Not all questions are easy to answer. Some of them take time to mull over, which means the awkward silence may just be a moment of thought. This is good and shouldn’t be interrupted, even if it’ll help people breathe easier.

Ask for opinions and be willing to let silence happen as brains tick.

Wrapping up when the time comes

Meetings aren’t exactly fun. They take time out of the workday, require participation, and tend to lack structure. This is okay as long as the meetings serve a purpose, but if that runs out, it’s time to break and get everyone back to their desks.

Earlier I mentioned allowing for awkward silences, however, there comes a time when too many indicate that time is better spent elsewhere. The reason people aren’t talking is because they’ve mentally checked out.
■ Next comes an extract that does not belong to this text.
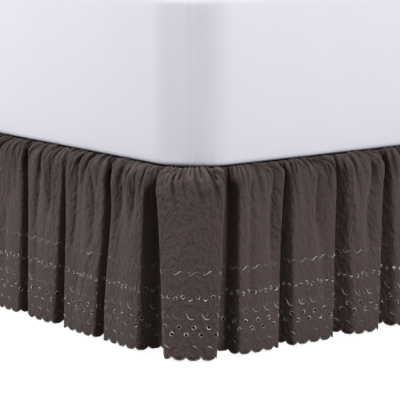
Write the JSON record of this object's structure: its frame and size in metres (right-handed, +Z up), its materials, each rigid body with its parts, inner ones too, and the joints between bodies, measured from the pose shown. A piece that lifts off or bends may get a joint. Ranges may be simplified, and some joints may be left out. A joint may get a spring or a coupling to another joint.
{
  "type": "ruffled bed skirt on a bed",
  "caption": "Gathered bed skirt with an eyelet border and scalloped hem, hanging from a platform sheet between the foundation and mattress of a plain bed on legs.",
  "frame": {"origin": "on the floor, under the middle of the whole object's outline", "axes": "+Z up, the head of the bed faces +Y and its foot -Y, +X is the bed's right side seen from the foot"},
  "size_m": [1.0914, 1.9578, 0.7458],
  "materials": {
    "ruffle_cloth": "dark warm grey cotton with grey stitched eyelets",
    "platform_cloth": "plain dark cotton",
    "mattress_sheet": "white cotton sheet",
    "foundation_cloth": "plain woven cover",
    "leg_wood": "satin stained wood"
  },
  "bodies": {
    "root": {"ruffle_left": "ruffle_cloth", "ruffle_foot": "ruffle_cloth", "ruffle_right": "ruffle_cloth", "platform": "platform_cloth", "mattress": "mattress_sheet", "foundation": "foundation_cloth", "leg_left_foot": "leg_wood", "leg_left_middle": "leg_wood", "leg_left_head": "leg_wood", "leg_right_foot": "leg_wood", "leg_right_middle": "leg_wood", "leg_right_head": "leg_wood"}
  },
  "joints": []
}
Virtually no one minds when meetings end early. You’re not doing employees a disservice by giving them back their time and letting them resume whatever they were working on before.

If it helps, have an exit line. An old boss of mine would always say he was cooking spinach and could smell it burning (it was a remote job). While it was ridiculous and obviously not true, he used it consistently and made it easy to recognize.

Don’t continue meetings just because they haven’t reached their scheduled end time. It’s unnecessary and a little bit annoying.

Meetings should be important

Honor your employees’ time. Hold meetings when you have something important to share or need people to check in. Create space for dialogue as needed. Invite people to share their thoughts and personality.

You may find that your younger employees see meetings differently, and I think that’s a good thing. The possibility that a job today could be gone tomorrow contributes to a culture where people value workplace relationships more than maintaining optics for managers. Yes, work is still the top priority, but socializing happens outside meetings more often.

Monday morning meetings can adapt to these trends by sticking to an agenda and letting casual conversations happen on their own. Keep meetings for the important stuff and you’ll have happier teams.